Pablito
Un anno maledetto per tante, tantissime cose e anche per il calcio, il 2020.

Se n’è andato anche Pablito, l’eroe a sorpresa del mondiale 1982, l’incarnazione di come si possa rinascere dopo le sconfitte e le delusioni, un uomo dal fisico gracile che sapeva mettere a frutto al massimo la sua intelligenza calcistica, trovandosi sempre nel posto giusto al momento giusto.
I suoi tiri sembravano sempre banali, poco pericolosi, ma alla fine raggiungevano il loro obiettivo e gonfiavano come per miracolo la porta degli avversari. Quando faceva goal di testa si alzava in aria di pochi centimetri, sapeva di non poter competere con i difensori alti due metri, e sceglieva altezze a lui confacenti, lasciando di stupore anche i compagni.
Aveva un viso simpatico, da toscano, ma non da toscanaccio, un po’ timido, schivo, ma sempre pronto a rispondere con gentilezza a ogni domanda.
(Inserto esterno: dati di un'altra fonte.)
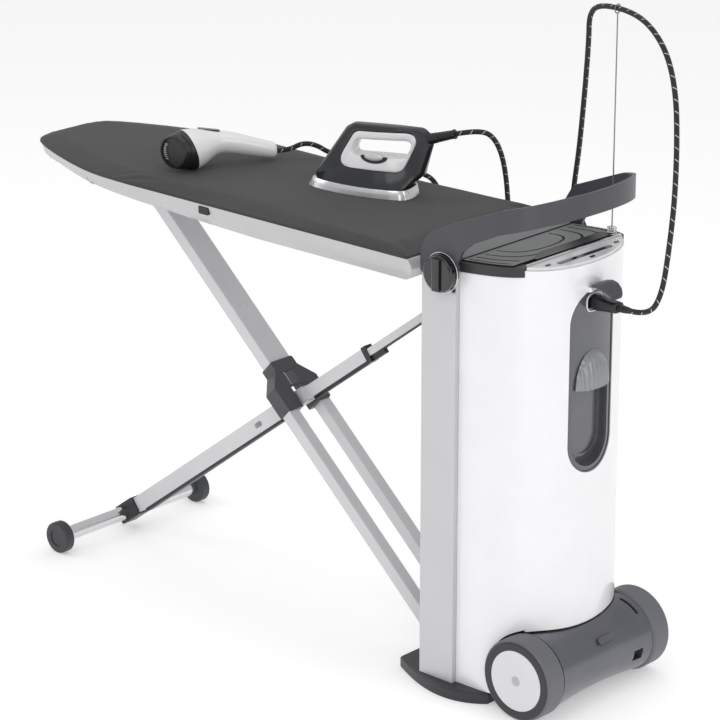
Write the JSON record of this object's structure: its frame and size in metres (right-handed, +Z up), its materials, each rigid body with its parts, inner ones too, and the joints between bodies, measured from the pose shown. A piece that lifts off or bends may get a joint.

Se n’è andato senza clamori, con il passo felpato, che sbucava da dietro, come a dire ci sono e non ci sono, ma tenetevi pronti che arrivo all’improvviso e vi porto un po’ di allegria malinconica.
Sì, nei suoi occhi brillava sempre quella malinconia che lo rendeva umano, ne faceva un campione con il quale molti potevano identificarsi e di cui nessuno era geloso.
Da ragazzo, ai tempi d’oro di Rossi, qualcuno diceva pure che gli somigliavo. Io, tifoso di una squadra avversaria, ne ero ugualmente orgoglioso, perché lui sembrava non appartenere a nessuna squadra, ma solo all’amore degli italiani. Quando fu coinvolto nel brutto episodio del calcio scommesse, il suo cruccio più grande, infatti, era stato quello di aver tradito la fiducia dei molti che gli volevano bene e il suo mondiale in Spagna fu soprattutto un risarcimento morale verso tutti coloro che aspiravano alla una rinascita, che poi era la loro rinascita, il loro riscatto.
Dopo Maradona se n’è andato anche Pablito, un eroe semplice, con i suoi capelli grigi ed un suo guizzo a scavalcare rocciosi avversari e cercare la porta che come d’incanto si spalancava ai suoi piedi.